How do you choose the right font for your specific real estate brand?

Start by identifying three adjectives that describe the brand you want to project. For example:

  • A luxury high-rise agent might choose: refined, modern, bold
  • A family-home specialist might choose: warm, trustworthy, approachable
  • A commercial broker might choose: authoritative, clean, confident

Then match those adjectives to font characteristics. Serifs tend to feel refined, traditional, and authoritative. Sans-serifs lean modern, clean, and approachable. The weight and spacing of the font add further nuance a thin sans-serif reads differently than a bold one.

Print your top two or three choices at actual business card size on the paper stock you plan to use.
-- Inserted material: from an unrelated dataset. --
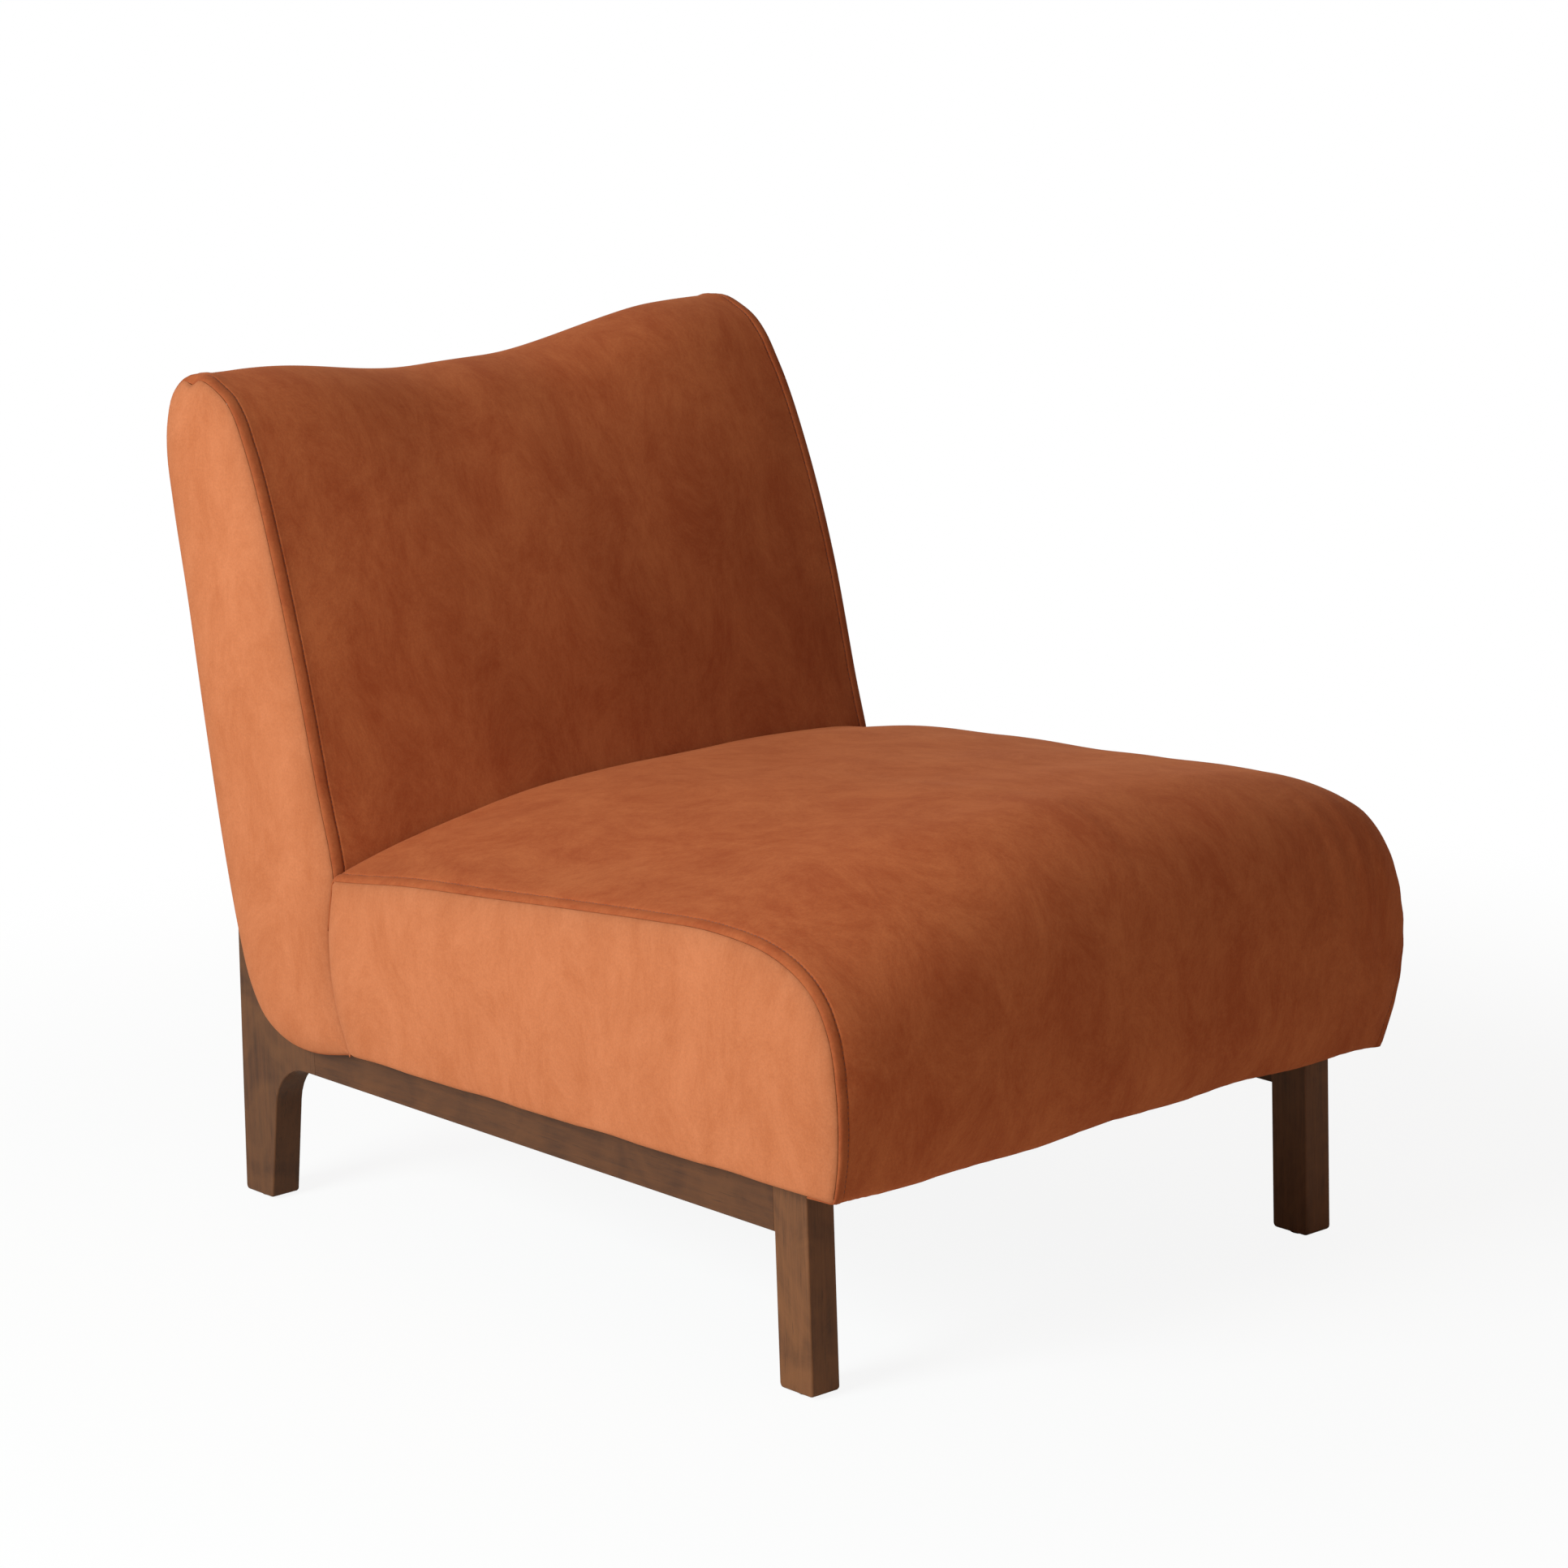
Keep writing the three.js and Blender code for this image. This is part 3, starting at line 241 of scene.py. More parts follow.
def spaced(width, lines, coarse=open_step):
    """Positions from 0 to width, alike from both ends and dense beside the given lines."""
    at = [0.0]
    while at[-1] < width / 2:
        near = min(abs(at[-1] - line) for line in lines)
        at.append(at[-1] + min(coarse, fine_step + step_growth * near))
    first = np.array(at[:-1])
    middle = np.linspace(first[-1], width - first[-1], 2 + int((width - 2 * first[-1]) / coarse))
    return np.concatenate([first, middle[1:-1], (width - first)[::-1]])


def along(line):
    """Distance along a line of points."""
    return np.concatenate([[0], np.cumsum(np.linalg.norm(np.diff(line, axis=0), axis=1))])


def at_distance(line, places):
    """Points of a line at the given distances along it."""
    distance = along(line)
    return np.stack([np.interp(places, distance, c) for c in line.T], axis=1)


def by_share(line, shares):
    """Points of a line at the given shares of its length."""
    return at_distance(line, shares * along(line)[-1])


def rounded(line, radius):
    """The line with its corners worn round, by a moving average that reaches radius each way."""
    even = at_distance(line, np.arange(0, along(line)[-1], walk_step))
    reach = int(radius / walk_step)
    ahead = 2 * even[-1] - even[-reach - 1:-1][::-1]
    behind = 2 * even[0] - even[1:reach + 1][::-1]
    weights = np.hanning(2 * reach + 3)[1:-1]
    weights /= weights.sum()
    longer = np.vstack([behind, even, ahead])
    return np.stack([np.convolve(c, weights, mode="valid") for c in longer.T], axis=1)


# %% [markdown]
# A panel between two side seams is made of many lengthwise lines. They are laid side by side, and
# each row across them is then spaced by its own true length, because the cloth is wider over the
# swollen middle than along its ends. So the row of stitches keeps its distance to the seam.

# %% Weave lengthwise lines into a grid
lines_across = 241
lengthwise_step = 6 * mm
stitch_inset = 11 * mm


def woven(line_at, half, ends=()):
    """The grid of a panel, with the distance to the nearer side seam and along the panel."""
    shares = np.sin(np.linspace(-1, 1, lines_across) * math.pi / 2)
    length = along(line_at(0))[-1]
    if ends:
        places = spaced(length, ends, lengthwise_step)
    else:
        places = np.linspace(0, length, int(length / lengthwise_step))
    lines = [by_share(line_at(share), places / length) for share in shares]
    columns = spaced(2 * half, [0, stitch_inset])
    grid, side = [], []
    for row in np.stack(lines, axis=1):
        width = along(row)[-1]
        open_share = (width - 2 * edge_zone) / (2 * half - 2 * edge_zone)
        at = np.where(
            columns < edge_zone,
            columns,
            np.where(
                columns > 2 * half - edge_zone,
                width - (2 * half - columns),
                edge_zone + (columns - edge_zone) * open_share,
            ),
        )
        grid.append(at_distance(row, at))
        side.append(np.minimum(at, width - at))
    return np.array(grid), np.array(side), np.repeat(places[:, None], len(columns), axis=1)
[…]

Hold them at arm's length. Can you read the name and phone number without squinting? That is your font.

Quick checklist before sending your card to print

  1. Print your card design at 100% actual size and check readability at arm's length.
  2. Confirm no more than two fonts are used across the entire design.
  3. Check that your chosen font has a license that covers printed commercial use especially for paid fonts.
  4. Ask your printer about minimum font size requirements for your card stock and finish.
  5. Review letter spacing and line height at the final print size not just on screen.
  6. Make sure your font choice reflects the market you serve, not just what looks trendy.

Next step: Pick two fonts from this list, mock up a card design at actual size, and print it on your intended stock this week. Seeing it in hand tells you more than any screen ever will.